ChiSqSelector#
- class pyspark.mllib.feature.ChiSqSelector(numTopFeatures=50, selectorType='numTopFeatures', percentile=0.1, fpr=0.05, fdr=0.05, fwe=0.05)[source]#
Creates a ChiSquared feature selector. The selector supports different selection methods: numTopFeatures, percentile, fpr, fdr, fwe.
numTopFeatures chooses a fixed number of top features according to a chi-squared test.
percentile is similar but chooses a fraction of all features instead of a fixed number.
fpr chooses all features whose p-values are below a threshold, thus controlling the false positive rate of selection.
fdr uses the Benjamini-Hochberg procedure to choose all features whose false discovery rate is below a threshold.
fwe chooses all features whose p-values are below a threshold. The threshold is scaled by 1/numFeatures, thus controlling the family-wise error rate of selection.
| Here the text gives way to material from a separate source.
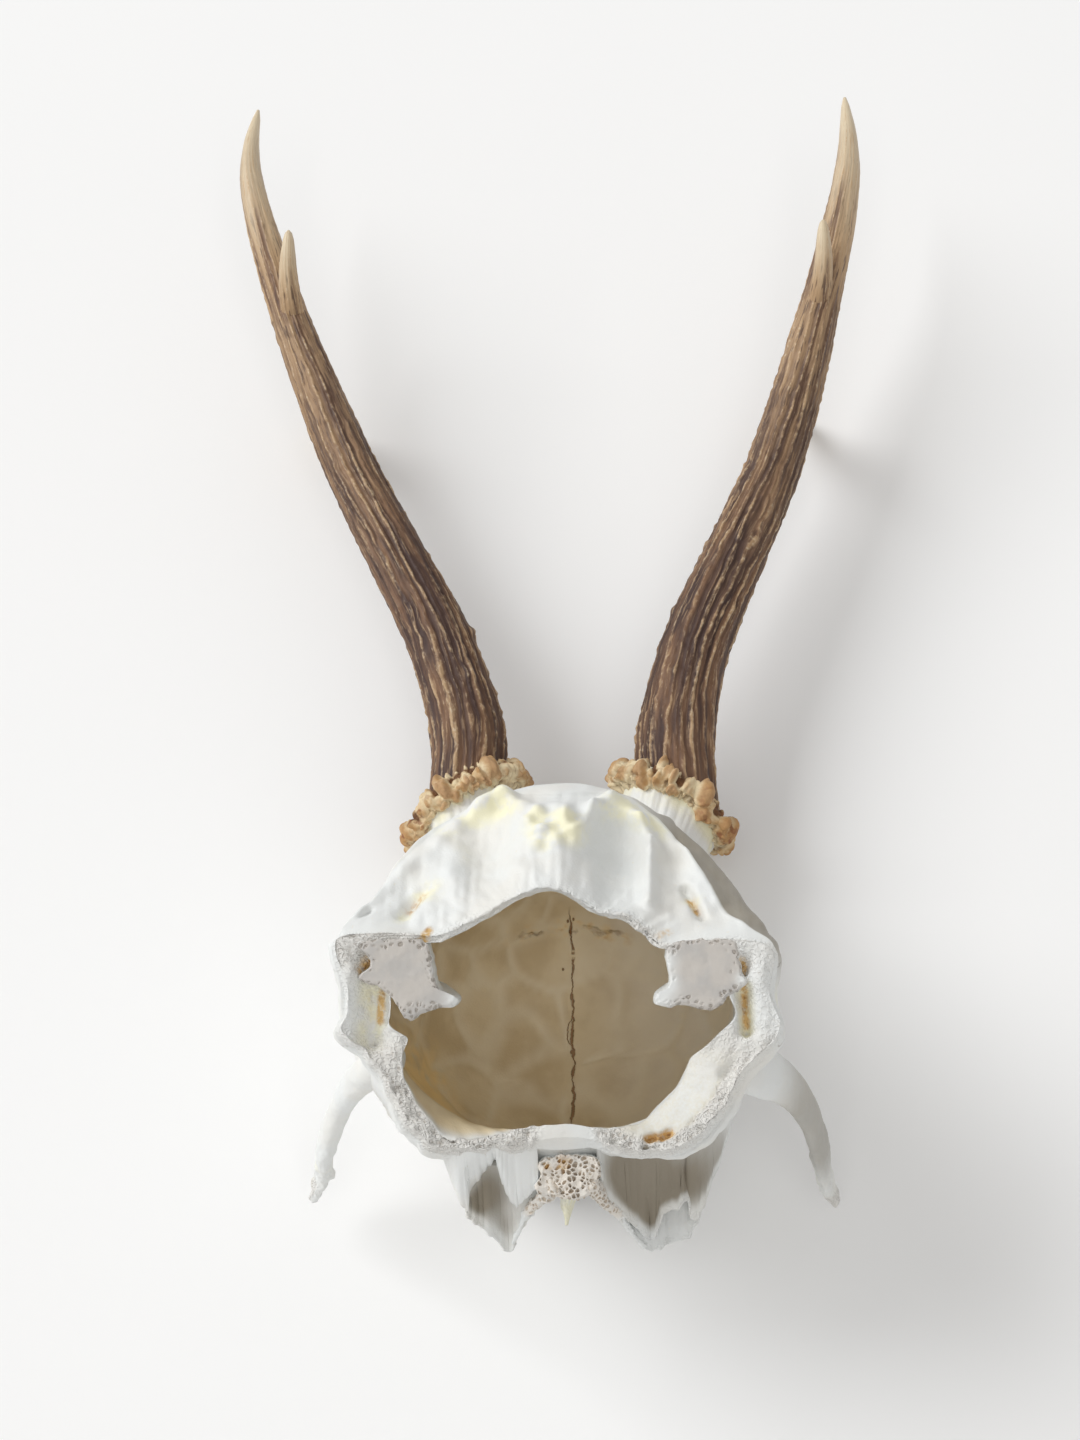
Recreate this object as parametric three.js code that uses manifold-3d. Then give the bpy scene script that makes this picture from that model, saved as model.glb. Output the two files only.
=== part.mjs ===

By default, the selection method is numTopFeatures, with the default number of top features set to 50.
New in version 1.4.0.
Examples
>>> from pyspark.mllib.linalg import SparseVector, DenseVector >>> from pyspark.mllib.regression import LabeledPoint >>> data = sc.parallelize([ ... LabeledPoint(0.0, SparseVector(3, {0: 8.0, 1: 7.0})), ... LabeledPoint(1.0, SparseVector(3, {1: 9.0, 2: 6.0})), ... LabeledPoint(1.0, [0.0, 9.0, 8.0]), ... LabeledPoint(2.0, [7.0, 9.0, 5.0]), ... LabeledPoint(2.0, [8.0, 7.0, 3.0]) ... ]) >>> model = ChiSqSelector(numTopFeatures=1).fit(data) >>> model.transform(SparseVector(3, {1: 9.0, 2: 6.0})) SparseVector(1, {}) >>> model.transform(DenseVector([7.0, 9.0, 5.0])) DenseVector([7.0]) >>> model = ChiSqSelector(selectorType="fpr", fpr=0.2).fit(data) >>> model.transform(SparseVector(3, {1: 9.0, 2: 6.0})) SparseVector(1, {}) >>> model.transform(DenseVector([7.0, 9.0, 5.0])) DenseVector([7.0]) >>> model = ChiSqSelector(selectorType="percentile", percentile=0.34).fit(data) >>> model.transform(DenseVector([7.0, 9.0, 5.0])) DenseVector([7.0])
Methods
fit
(data)Returns a ChiSquared feature selector.
setFdr
(fdr)set FDR [0.0, 1.0] for feature selection by FDR.
setFpr
(fpr)set FPR [0.0, 1.0] for feature selection by FPR.
setFwe
(fwe)set FWE [0.0, 1.0] for feature selection by FWE.
setNumTopFeatures
(numTopFeatures)set numTopFeature for feature selection by number of top features.
setPercentile
(percentile)set percentile [0.0, 1.0] for feature selection by percentile.
setSelectorType
(selectorType)set the selector type of the ChisqSelector.
Methods Documentation
- fit(data)[source]#
Returns a ChiSquared feature selector.
New in version 1.4.0.
- Parameters
- data
pyspark.RDD
ofpyspark.mllib.regression.LabeledPoint
containing the labeled dataset with categorical features. Real-valued features will be treated as categorical for each distinct value. Apply feature discretizer before using this function.
- data
- setFdr(fdr)[source]#
set FDR [0.0, 1.0] for feature selection by FDR. Only applicable when selectorType = “fdr”.
New in version 2.2.0.
- setFpr(fpr)[source]#
set FPR [0.0, 1.0] for feature selection by FPR. Only applicable when selectorType = “fpr”.
New in version 2.1.0.
- setFwe(fwe)[source]#
set FWE [0.0, 1.0] for feature selection by FWE. Only applicable when selectorType = “fwe”.
New in version 2.2.0.
- setNumTopFeatures(numTopFeatures)[source]#
set numTopFeature for feature selection by number of top features. Only applicable when selectorType = “numTopFeatures”.
New in version 2.1.0.